I congratulate my hon. Friend the Member for Kingswood (Chris Skidmore) on securing this debate, which has been of high quality throughout. All contributions to it were valuable. My hon. Friend is a firm supporter of recognising the importance of history in schools and has played an active role in highlighting some key issues relating to this subject, including in his excellent recent report, which paints a worrying picture of the decline of history in our schools.
I strongly agree with my hon. Friend’s view that teaching history should form a key part of a child’s education. As young people develop, taking on the rights and responsibilities of adulthood, they need a good understanding and appreciation of how and why our systems of democracy and justice were developed and established. They also need to understand the aspirations and values that motivated our predecessors to create the society in which we live today.
I agree with my hon. Friend the Member for Blackpool North and Cleveleys (Paul Maynard), who made an excellent, gripping contribution to this debate, that history is a body of knowledge that allows us to understand where we are. The study of history is also an important academic discipline in primary schools and at key stages 3 and 4 at secondary school. As well as providing knowledge, as my hon. Friend the Member for Gillingham and Rainham (Rehman Chishti) set out in interventions, it helps to develop pupils’ skills at reading, précising text and essay writing, which cannot just be left to the English curriculum in a school. It is about developing the skills of scholarship, which are important in a school career.
My hon. Friend the Member for Kingswood has written a number of excellent history books, including studies of Edward VI and Queen Elizabeth I. He would therefore have been as shocked as me to find that, in a survey of history undergraduates entering a Russell group university, only one in three knew who the monarch was during the armada. In the same survey, almost 90% of the undergraduates could not name a single British Prime Minister from the 19th century. Professor Matthews, who conducted the survey, said that the students were
“studying at one of the Russell group of universities, on courses where the entry requirement is an A and two Bs at A level, which probably places them in the top 15% of their generation in terms of educational qualifications. This implies that, all things being equal, 85% of my undergraduates’ age group know even less than they do. In other words, we are looking at a whole generation that knows almost nothing about the history of their (or anyone else’s) country.”

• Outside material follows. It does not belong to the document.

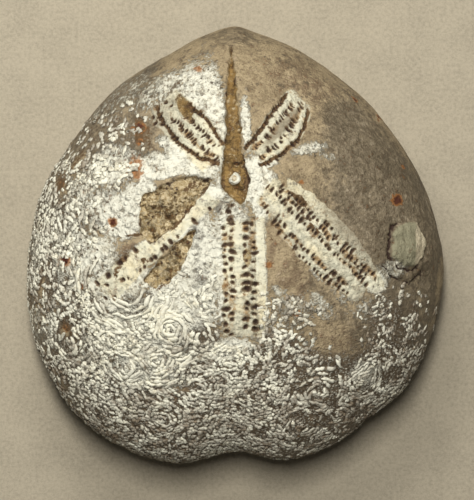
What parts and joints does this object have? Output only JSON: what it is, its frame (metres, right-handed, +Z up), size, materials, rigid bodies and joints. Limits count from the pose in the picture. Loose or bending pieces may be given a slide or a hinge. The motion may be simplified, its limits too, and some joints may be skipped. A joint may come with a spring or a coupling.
{
  "type": "fossil heart urchin",
  "caption": "Weathered stone test of a heart-shaped sea urchin, domed above and flat below, with sunken pore petals, a rear split and a front notch.",
  "frame": {"origin": "middle of the bounding box in X and Y, on the flat that the stone rests on", "axes": "+Z up from the resting flat to the crest, +Y to the pointed rear end, -Y to the notched front end"},
  "size_m": [0.0618, 0.065, 0.034],
  "materials": {
    "weathered_stone": "matt weathered limestone, chalky white silica skin with grey-brown gaps, tan patches, ochre sediment in the hollows and a few rust spots"
  },
  "bodies": {
    "root": {"urchin_stone": "weathered_stone"}
  },
  "joints": []
}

As my hon. Friend highlighted in his report, the decline in the number of pupils taking history GCSE in this country is a matter of concern. In 1995, more than 223,000 pupils, representing nearly 40% of pupils, were taking history GCSE. By 2010, this figure had dropped by more than 25,000, so it is now only 31% of pupils, or just less than a third, taking the subject. If we scrutinise that decline further, as my hon. Friend has, we see a worrying trend around the clear divisions in GCSE take-up between different types of school and pupil background and in whether they are eligible for free school meals. As the hon. Member for Stoke-on-Trent Central (Tristram Hunt) said, a potential class divide is being created in this country with the subjects that are being studied.

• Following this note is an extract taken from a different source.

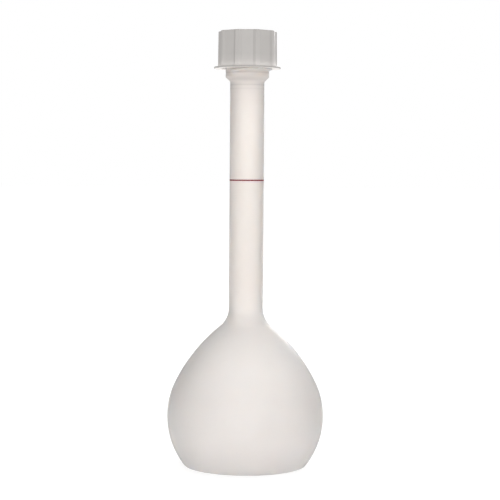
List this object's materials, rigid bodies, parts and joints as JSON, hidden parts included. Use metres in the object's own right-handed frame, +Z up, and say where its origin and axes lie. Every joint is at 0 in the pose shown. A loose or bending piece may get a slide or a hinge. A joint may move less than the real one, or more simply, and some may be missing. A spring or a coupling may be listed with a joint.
{
  "type": "volumetric flask",
  "caption": "Translucent plastic volumetric flask: pear-shaped bulb, long narrow neck with a red graduation ring, and a white ribbed screw cap with a sealing disc.",
  "frame": {"origin": "centre of the base, on the surface that the flask stands on", "axes": "+Z up along the flask's axis, -Y towards the viewer, +X to the viewer's right"},
  "size_m": [0.0808, 0.0808, 0.2237],
  "materials": {
    "flask_plastic": "satin",
    "ring_ink": "satin",
    "cap_plastic": "satin",
    "liner_foam": "matte"
  },
  "bodies": {
    "flask": {"flask_body": "flask_plastic", "graduation_ring": "ring_ink"},
    "liner": {"cap_liner": "liner_foam"},
    "cap": {"screw_cap": "cap_plastic"}
  },
  "joints": [
    {"name": "cap_rise", "type": "slide", "parent": "flask", "child": "liner", "axis": [0, 0, 1], "range_m": [0, 0.0211]},
    {"name": "cap_unscrew", "type": "hinge", "parent": "liner", "child": "cap", "pos_m": [0, 0, 0.2219], "axis": [0, 0, 1], "range_deg": [0, 2160]}
  ],
  "couplings": [
    {"joint": "cap_rise", "follows": "cap_unscrew", "m_per_rad": 0.00055704}
  ]
}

For example, nearly 20% more pupils in the independent sector study history than pupils in maintained schools. My hon. Friend’s report also highlighted the links to deprivation reflected in the take-up of history at GCSE. For example, in 2010 only 25% of black pupils took history GCSE compared with 31% of white pupils; only 18% of pupils eligible for free school meals studied the subject at GCSE level, which is 13% less than the percentage take-up for pupils overall, at 31%. The decline in the study of history has also been reflected in further and higher education, with the proportion of students opting for A-level history remaining static for a number of years. Enrolments in history at university are well below the average compared with other subjects.

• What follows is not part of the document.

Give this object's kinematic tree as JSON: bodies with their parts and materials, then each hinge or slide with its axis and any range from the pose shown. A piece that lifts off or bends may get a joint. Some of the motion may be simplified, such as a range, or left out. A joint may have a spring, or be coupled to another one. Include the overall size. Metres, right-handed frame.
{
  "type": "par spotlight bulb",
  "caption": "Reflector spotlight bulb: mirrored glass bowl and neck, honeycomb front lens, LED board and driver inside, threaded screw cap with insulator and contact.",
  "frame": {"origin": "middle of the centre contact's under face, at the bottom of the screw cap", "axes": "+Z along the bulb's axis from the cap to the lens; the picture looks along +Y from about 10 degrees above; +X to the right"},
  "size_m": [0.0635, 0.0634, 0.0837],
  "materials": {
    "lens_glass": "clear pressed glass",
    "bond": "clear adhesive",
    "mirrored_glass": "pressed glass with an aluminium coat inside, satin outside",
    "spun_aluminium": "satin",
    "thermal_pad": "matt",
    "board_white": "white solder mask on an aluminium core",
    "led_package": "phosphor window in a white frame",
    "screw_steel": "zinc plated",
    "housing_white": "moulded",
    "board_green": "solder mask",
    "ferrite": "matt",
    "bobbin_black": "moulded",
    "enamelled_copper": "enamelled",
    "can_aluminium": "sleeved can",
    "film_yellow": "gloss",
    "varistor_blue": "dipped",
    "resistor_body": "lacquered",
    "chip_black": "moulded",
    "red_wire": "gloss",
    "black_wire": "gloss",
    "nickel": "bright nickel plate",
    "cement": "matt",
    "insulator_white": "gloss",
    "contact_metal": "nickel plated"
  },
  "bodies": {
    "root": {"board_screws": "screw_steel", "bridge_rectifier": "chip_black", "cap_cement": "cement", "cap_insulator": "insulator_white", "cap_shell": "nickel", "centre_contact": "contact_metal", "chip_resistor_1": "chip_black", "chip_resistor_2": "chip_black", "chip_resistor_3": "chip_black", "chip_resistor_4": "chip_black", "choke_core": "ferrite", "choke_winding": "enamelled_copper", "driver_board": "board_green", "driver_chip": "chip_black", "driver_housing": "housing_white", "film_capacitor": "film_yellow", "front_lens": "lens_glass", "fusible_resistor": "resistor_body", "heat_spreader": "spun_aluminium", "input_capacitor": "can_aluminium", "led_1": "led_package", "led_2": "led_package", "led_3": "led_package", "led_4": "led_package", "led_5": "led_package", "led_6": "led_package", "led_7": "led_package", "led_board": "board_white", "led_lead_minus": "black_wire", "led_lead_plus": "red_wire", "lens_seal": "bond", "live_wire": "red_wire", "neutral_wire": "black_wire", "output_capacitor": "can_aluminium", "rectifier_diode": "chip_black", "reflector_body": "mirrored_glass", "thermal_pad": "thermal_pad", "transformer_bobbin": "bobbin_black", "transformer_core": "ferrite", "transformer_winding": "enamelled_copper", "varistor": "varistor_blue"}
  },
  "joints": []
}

I agree with my hon. Friend that the current history curriculum does not give pupils a grasp of the narrative of the past. Last year’s Ofsted survey of history teaching in schools, to which he referred, supports that view. It found that in primary schools, although pupils generally had good knowledge of particular topics and episodes in history, chronological understanding and the ability to make links across the knowledge gained were significantly weaker. It is also clear that many schools are spending less time teaching history. In the recent Historical Association survey of secondary school history teachers, lack of teaching time was the most frequently cited issue that teachers raised about key stage 3, which the hon. Member for Stoke-on-Trent Central, who I am glad to see is back in the Chamber having met his constituent, mentioned in his excellent contribution. Part of the problem is that GCSE history is too narrowly focused, with exam choices clustering around certain topics such as the American west 1840 to 1895 or the Third Reich, which has been referred to by many hon. Members. Exams have a significant influence over what is taught, so it is no surprise that pupils have huge gaps in their knowledge of our national story and a disconnected sense of narrative.
There are also issues with teacher training. Last year’s Ofsted report also cited that in most of the primary schools visited, there was not enough subject-specific expertise or professional development to help teachers to be clearer about the standards expected in the subject. I hope that we agree that it is fundamental that a greater emphasis is needed on knowledge and content in the current school curriculum, which is why we have launched a review of the national curriculum.
There are all kinds of reasons why the decline has happened. It could be, for example, because of the move to a more skills-based approach. History might be regarded as a tougher subject in which to achieve the grades that a school feels that it needs to achieve to maintain or increase its position in the school league tables. We have had a concern for a number of years about the move to what are called softer subjects in order to boost league table positions, and history could well have been a victim of that process.
The new national curriculum will be based on a body of essential knowledge that children should be expected to acquire in key subjects during the course of their school career. It will embody for all children their cultural and scientific inheritance, and it will enhance their understanding of the world around them and expose them to the best that has been thought and written. We are engaging with a wide range of academics, teachers and other interested parties to ensure that the new national curriculum compares favourably with those of the highest performing countries in the world.